これを時間の経過で考えてみると、過去の不満の解消が現在の満足となっていることが分かる。ここで重要なことは「満足」は時を経るにつれて「当然」になり、やがては「不満」になっていく可能性を内包しているという点。顧客は常により大きな満足を求める存在だと考えたほうがいい。今では座り読みは「当然」になってしまったのだ。やがては「不満」になるときがくるはずだ。
顧客の不満を解消し、満足を先取りするためには、極論すれば「顧客のルールを企業が受け入れる」ことに尽きる。しかし、顧客はルールをどんどん変えられても、一旦固められた企業のルールを変更することは簡単ではない。ただ、企業が人の集まりであることを考えれば、一個人として顧客のために現実に即した解決策を提案し、それを企業のルールにすることができれば、そのルールは顧客のルールとかけ離れたものにはならないだろう。

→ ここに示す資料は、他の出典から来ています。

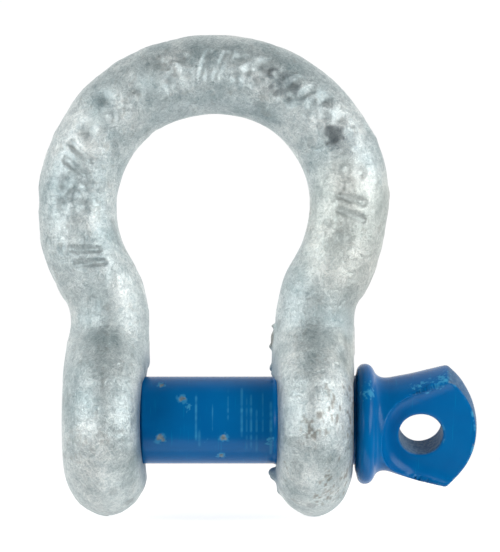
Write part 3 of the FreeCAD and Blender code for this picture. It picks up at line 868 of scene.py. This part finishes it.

ある有名な流通業者では、従業員一人ひとりに一定の権限を与えることによりCS向上を図っているという。権限を持った従業員が企業のルールの範囲内で顧客と向き合い、自発的に問題を解決することができるようにするためだそうだ。
企業が顧客のルールに注意を払い、顧客の「あったらいいな」「できればいいな」を先取りしていくことが、CS向上の秘訣かもしれない。